The ex-military man, who has been all over the world except Canada,
gave up the adrenaline-rush chaos of the southern border and came
north for a promotion, taking a desk job as an assistant chief patrol
agent at U.S. Border Patrol's Havre Sector.

Armed with everything from thermal scopes for night vision to
all-terrain vehicles, the approximately 100 officers are on the front
lines of Montana's border 24 hours a day. They're watching for
anything that goes over, under and around the official ports of entry
on a 728-kilometre stretch from North Dakota to Glacier National Park.

From Albrecht's side of the border, the challenges are the same.
"There's no shortage of mileage and no plethora of agents," he says.

Asked about the potential for someone to exploit the weaknesses,
Albrecht sidesteps the question, but notes that's why there are
experienced agents here.

"All those experiences are necessary to make up for the lack of
agents when you hit this northern border because the northern border
is relatively open compared to the southern border."

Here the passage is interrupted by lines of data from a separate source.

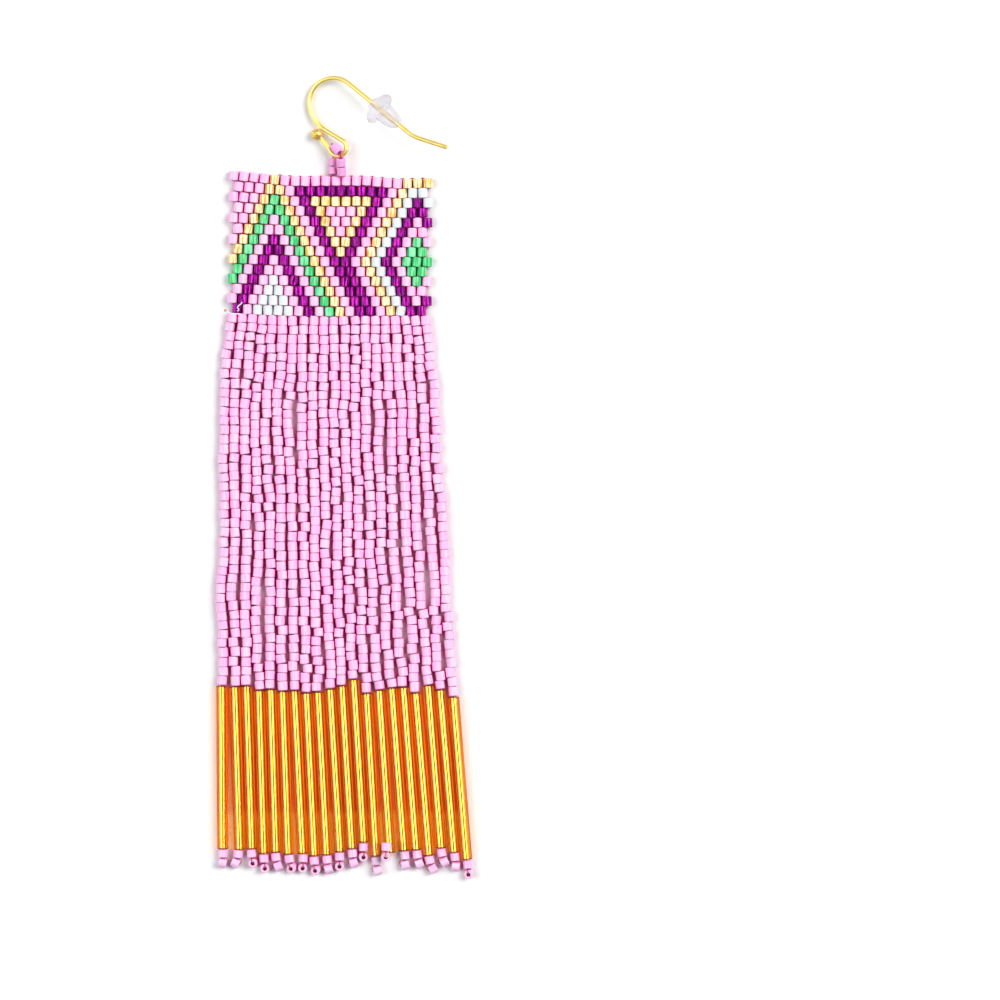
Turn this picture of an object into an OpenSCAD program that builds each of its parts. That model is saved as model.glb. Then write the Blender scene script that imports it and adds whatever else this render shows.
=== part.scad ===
// Long beaded earring lying flat on its back, with its ear hook at the +Y end.
// A woven panel of seed beads carries a straight fringe of twenty bead strings,
// each with a glass tube and two beads at its foot. A bead-covered loop of thread
// hangs the panel on a bent wire hook, and a clear stopper slides on the hook.
// X runs across the panel, Y up the earring and Z out of the table it lies on.
// Every length is in millimetres and every angle in degrees.

/* [Ear hook] */

// Thickness of the ear wire
wire_d = 0.72; // [0.6:0.01:0.9]
// Diameter of the ball that closes the short end of the wire
ball_d = 1.8; // [1.2:0.1:2.4]
// Rise of the plane of the bent wire towards its tail
hook_rise = 10.2; // [5:0.1:15]
// Direction of the wire as it leaves the ball
hook_heading = -43.6; // [-60:0.1:-30]
// Radius of the slack bend between the ball and the small loop
leg_r = 14.8; // [10:0.1:20]
// Turn of that bend
leg_turn = 14; // [10:0.5:20]
// Radius of the small loop that the thread hangs in
loop_r = 1.31; // [1.1:0.01:1.6]
// Turn of the small loop
loop_turn = 206.5; // [190:0.5:220]
// Straight run back past the ball
return_run = 2.93; // [2:0.01:4]
// Radius of the sweep up to the arch
sweep_r = 5.79; // [4:0.01:8]
// Turn of that sweep
sweep_turn = 43.5; // [30:0.5:60]
// Radius of the arch that sits in the ear
arch_r = 3.81; // [3:0.01:5]
// Turn of the arch
arch_turn = 144.7; // [130:0.1:170]
// Straight shank that carries the stopper
shank_run = 12.17; // [10:0.01:15]
// Radius of the kick at the foot of the shank
kick_r = 5.35; // [4:0.01:8]
// Turn of that kick
kick_turn = 21.3; // [10:0.1:30]
// Straight tail below the kick
tail_run = 4.6; // [3:0.1:6]
// Length of the blunt chamfer at the tail's tip
tip_run = 0.15; // [0.1:0.01:0.3]

/* [Stopper] */

// Distance of the stopper from the arch, along the shank
stopper_at = 4.68; // [4.5:0.01:6]
// Length of the stopper
stopper_length = 5.6; // [5:0.1:7]
// Largest radius of its flange
flange_r = 2.67; // [2:0.01:3.2]
// Radius of its neck behind the flange
neck_r = 1.58; // [1.2:0.01:2]
// Radial clearance of its bore on the wire
stopper_fit = 0.05; // [0.02:0.01:0.1]

/* [Hanging loop] */

// Diameter of the beads on the hanging loop
loop_bead_d = 1.44; // [1.3:0.01:1.6]
// Bore of the small beads
bead_bore_d = 0.7; // [0.5:0.05:0.8]
// Thickness of the doubled thread of the hanging loop
loop_thread_d = 0.24; // [0.16:0.02:0.3]

/* [Woven panel] */

// Number of rows of beads
panel_rows = 14; // [10:1:18]
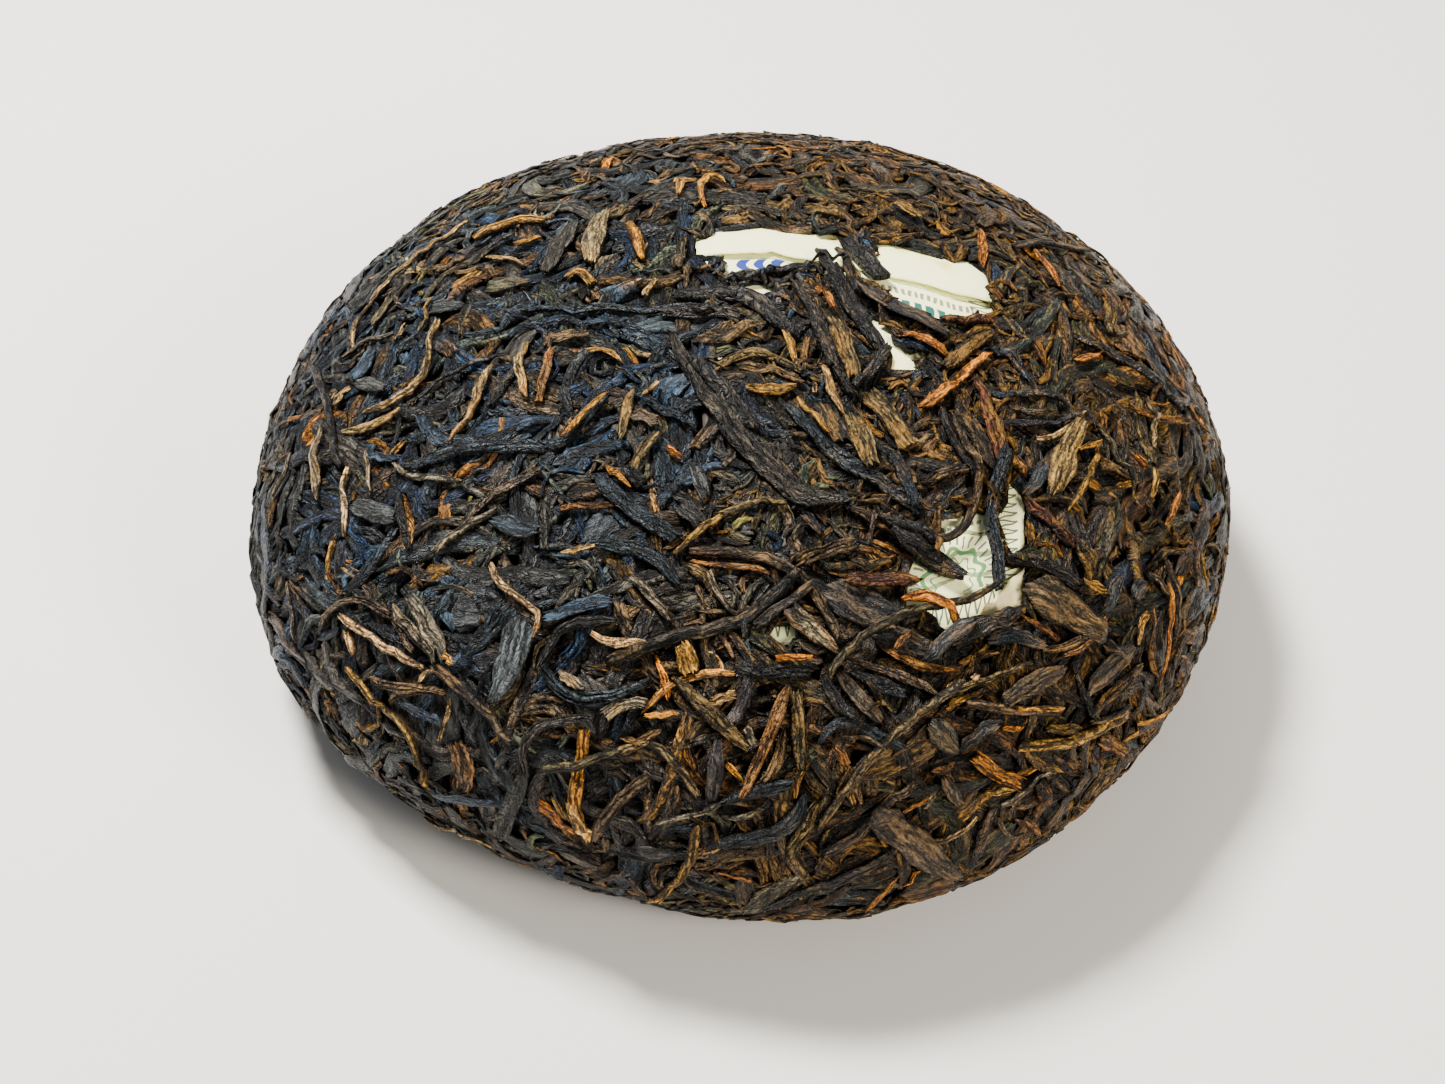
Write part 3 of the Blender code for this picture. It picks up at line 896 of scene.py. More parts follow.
class Tree:
    """Small helper that adds and links the nodes of a tree."""

    def __init__(self, tree: bpy.types.NodeTree) -> None:
        """Keep the tree."""
        self.tree = tree

    def node(self, kind: str, given: dict[str, object] | None = None, **settings: object) -> bpy.types.Node:
        """Add a node.

        Args:
            kind: Its type.
            given: What its inputs are linked or set to, by name.
            settings: Its properties.

        Returns:
            The node.
        """
        made = self.tree.nodes.new(kind)
        for name, value in settings.items():
            setattr(made, name, value)
        for name, value in (given or {}).items():
            self.put(made.inputs[name], value)
        return made

    def put(self, socket: Socket, value: object) -> None:
        """Link a socket to an input, or set the input to a value."""
        if isinstance(value, bpy.types.NodeSocket):
            self.tree.links.new(value, socket)
        elif value is not None:
            socket.default_value = value

    def math(self, operation: str, a: object, b: object = None, c: object = None) -> Socket:
        """Add a Math node."""
        made = self.node("ShaderNodeMath", operation=operation)
        for socket, value in zip(made.inputs, (a, b, c)):
            self.put(socket, value)
        return made.outputs[0]

    def vector(self, operation: str, a: object, b: object = None, scale: object = None) -> Socket:
        """Add a Vector Math node."""
        made = self.node("ShaderNodeVectorMath", operation=operation)
        self.put(made.inputs[0], a)
        if b is not None:
            self.put(made.inputs[1], b)
        if scale is not None:
            self.put(made.inputs["Scale"], scale)
        return made.outputs["Value"] if operation in ("DOT_PRODUCT", "LENGTH") else made.outputs[0]

    def combine(self, x: object, y: object, z: object) -> Socket:
        """Add a Combine XYZ node."""
        made = self.node("ShaderNodeCombineXYZ")
        for socket, value in zip(made.inputs, (x, y, z)):
            self.put(socket, value)
        return made.outputs[0]

    def times(self, a: object, b: object) -> Socket:
        """Multiply two values."""
        return self.math("MULTIPLY", a, b)

    def plus(self, a: object, b: object) -> Socket:
        """Add two values."""
        return self.math("ADD", a, b)

    def minus(self, a: object, b: object) -> Socket:
        """Take the second value from the first."""
        return self.math("SUBTRACT", a, b)

    def clamp(self, value: object) -> Socket:
        """Keep a value between zero and one."""
        return self.math("MINIMUM", self.math("MAXIMUM", value, 0.0), 1.0)

    def between(self, value: object, low: float, high: float) -> Socket:
        """Give one where a value lies between two limits, and zero elsewhere."""
        return self.times(self.math("GREATER_THAN", value, low), self.math("LESS_THAN", value, high))

    def stripes(self, value: object, often: float, share: float, shift: object = None) -> Socket:
        """Give one on even stripes over a value, and zero between them.

        Args:
            value: The value.
            often: Twice the number of stripes for each unit of it.
            share: Share that the stripes take up.
            shift: What is added to the stripes' run, if anything.

        Returns:
            The stripes.
        """
        run = self.times(value, often)
        if shift is not None:
            run = self.plus(run, shift)
        return self.math("LESS_THAN", self.math("PINGPONG", run, 1.0), share)

    def split(self, vector: Socket) -> Sequence[Socket]:
        """Add a Separate XYZ node."""
        return self.node("ShaderNodeSeparateXYZ", {"Vector": vector}).outputs

    def bump(self, shader: bpy.types.Node, height: Socket, distance: float) -> None:
        """Add a Bump node to a shader."""
        made = self.node("ShaderNodeBump", {"Distance": distance, "Height": height})
        self.put(shader.inputs["Normal"], made.outputs[0])

    def noise(
        self, vector: object, scale: object, detail: float = 2.0, rough: float = 0.5, way: int = 0
    ) -> Socket:
        """Add a Noise Texture node.

        Args:
            vector: Where it is read.
            scale: Its scale.
            detail: Its detail.
            rough: Its roughness.
            way: Zero for its value, or one for its three values.

        Returns:
            The value or values, centred on a half.
        """
        given = {"Vector": vector, "Scale": scale, "Detail": detail, "Roughness": rough}
        return self.node("ShaderNodeTexNoise", given).outputs[way]

    def ramp(
        self, value: object, low: float, high: float, to_low: float = 0.0, to_high: float = 1.0
    ) -> Socket:
        """Add a smooth Map Range node.

        Args:
            value: The value that it reads.
            low: Where the ramp starts.
            high: Where it ends.
            to_low: What it gives up to its start.
            to_high: What it gives from its end.

        Returns:
            What it gives.
        """
        given = {"Value": value, "From Min": low, "From Max": high, "To Min": to_low, "To Max": to_high}
        return self.node("ShaderNodeMapRange", given, interpolation_type="SMOOTHSTEP").outputs[0]

    def mix(self, share: object, a: object, b: object, blend: str = "MIX") -> Socket:
        """Add a colour Mix node."""
        made = self.node("ShaderNodeMix", {"Factor": share}, data_type="RGBA", blend_type=blend)
        colours = [socket for socket in made.inputs if socket.type == "RGBA"]
        for socket, value in zip(colours, (a, b)):
            self.put(socket, (*value, 1.0) if isinstance(value, tuple) and len(value) == 3 else value)
        return next(socket for socket in made.outputs if socket.type == "RGBA")


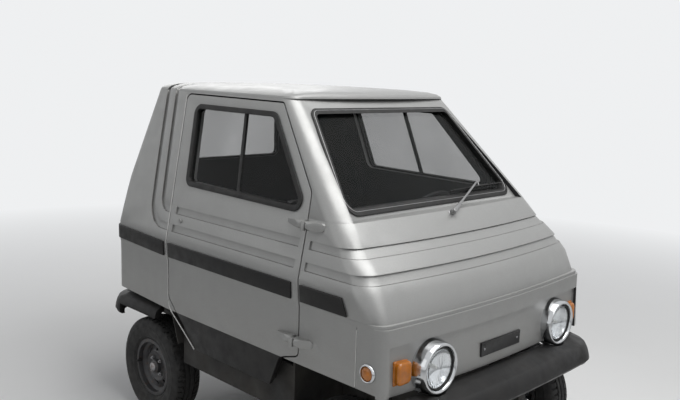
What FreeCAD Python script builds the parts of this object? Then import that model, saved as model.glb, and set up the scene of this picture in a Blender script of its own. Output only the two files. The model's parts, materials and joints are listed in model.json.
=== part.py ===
import FreeCAD, Part
import Sketcher
import math
import os
import re

# Two-seat electric microcar. X points forward, Y to the left and Z up, all in millimetres.
# The origin is on the ground, midway between the outer faces of the two bumpers.

doc = FreeCAD.newDocument("microcar")
Vector = FreeCAD.Vector

SIZES = (
    # name, value
    ("body_half_width", 675),
    ("nose_face", 930),
    ("rear_face", -945),
    ("skirt_height", 455),
    ("sill_height", 600),
    ("border_height", 772),
    ("lower_ridge_height", 822),
    ("upper_ridge_height", 834),
    ("lip_height", 846),
    ("strip_top", 914),
    ("waist_height", 930),
    ("bend_height", 1000),
    ("bonnet_break_height", 1075),
    ("ledge_height", 1152),
    ("eaves_height", 1580),
    ("ledge_depth", 16),
    ("panel_wall", 26),
    ("door_thickness", 44),
    ("door_skin", 18),
    ("door_rebate", 12),
    ("door_gap", 6),
    ("strip_proud", 8),
    ("channel_width", 32),
    ("channel_depth", 9),
    ("recess_depth", 12),
    ("wheelbase", 1300),
    ("front_axle_place", 655),
    ("wheel_track", 1121),
    ("tyre_radius", 245),
    ("tyre_width", 145),
    ("bead_radius", 127),
    ("flange_radius", 139),
    ("drop_radius", 112),
    ("rim_width", 110),
    ("rim_sheet", 4),
    ("spindle_radius", 15),
    ("hub_radius", 42),
    ("kingpin_place", 455),
    ("kingpin_radius", 17),
    ("fit_gap", 0.3),
    ("floor_bottom", 340),
    ("floor_plate", 12),
    ("floor_half", 600),
    ("floor_front", 377),
    ("floor_rear", -392),
    ("liner_height", 600),
    ("tunnel_half", 330),
    ("footwell_front", 640),
    ("bulkhead_top", 900),
    ("rail_place", 250),
    ("rail_width", 50),
    ("rail_height", 60),
    ("rail_front", 880),
    ("rail_rear", -900),
    ("arm_height", 190),
    ("arm_radius", 15),
    ("strut_radius", 22),
    ("axle_radius", 30),
    ("spring_radius", 36),
    ("spring_place", 360),
    ("motor_length", 190),
    ("motor_width", 260),
    ("motor_height", 220),
    ("battery_length", 360),
    ("battery_width", 900),
    ("battery_height", 150),
    ("seat_width", 440),
    ("seat_length", 450),
    ("seat_depth", 110),
    ("seat_back_height", 520),
    ("seat_back_depth", 90),
    ("seat_rake", 14),
    ("seat_place", 255),
    ("dash_rear", 455),
    ("dash_bottom", 860),
    ("dash_top", 1045),
    ("dash_half", 560),
    ("steering_wheel_radius", 180),
    ("steering_rim_radius", 11),
    ("column_rake", 28),
    ("column_radius", 26),
    ("glass_thickness", 5),
    ("gasket_width", 22),
    ("gasket_depth", 14),
    ("gasket_proud", 6),
    ("lamp_place", 414),
    ("lamp_height", 662),
    ("lamp_root_radius", 104),
    ("lamp_ring_radius", 95),
    ("lens_radius", 76),
    ("plate_length", 266),
    ("plate_height", 56),
    ("plate_place_height", 659),
    ("bumper_bottom", 462),
    ("bumper_reach", 1030),
    ("bumper_wall", 30),
    ("hinge_place", 460),
    ("hinge_upper_height", 1130),
    ("hinge_lower_height", 695),
    ("hinge_stand_off", 35),
    ("hinge_pin_radius", 4),
    ("hinge_barrel_radius", 9),
    ("hinge_barrel_height", 26),
    ("pod_height", 32),
    ("tow_eye_radius", 12),
    ("tow_eye_plate", 10),
)

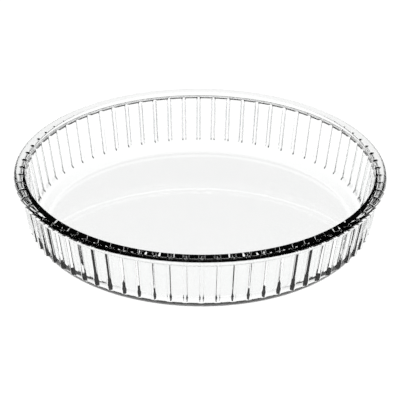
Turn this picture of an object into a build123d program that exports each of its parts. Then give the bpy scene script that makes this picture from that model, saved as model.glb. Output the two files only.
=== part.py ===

So just how open is that open border?

"If you tried to cross around a port of entry, you're probably going
to be discovered rather quickly. In that case, it's not as porous as
people suspect," says Albrecht.

In other areas "which I will not go into," Border Patrol relies on
underground, electronic sensors installed along the border post 9-11.
"(It) gives us a heads up that that's the area that we need to be
checking out real fast to make sure it's just a cow or, in fact, is
an issue that we need to be dealing with with armed intervention."

Soon the agents will have the additional resources of an air wing
stationed at Great Falls, which will be under tactical control of
Havre's chief patrol agent. It will likely be fall before Blackhawk
helicopters and other aircraft are seen on the Saskatchewan-U.S.
border.Sitting in an office displaying photos of a Mountie in his red
serge alongside a U.S. Border Patrol agent in green, Albrecht can't
deny there are few problems here.

"You probably couldn't ask for better neighbours. There's a lot of
pride that the U.S.-Canadian is probably one of the longest
de-militarized borders around."

On a rolling plain near the southern edge of Canada, Albrecht gazes
into the twilight and spies only antelope, white-tailed deer,
gophers, and a single badger who scurries off when the headlights
fall across his path. But he's also looking for the one thing that
could thrust this remote place into the international headlines:
"terrorism always takes the priority," he says.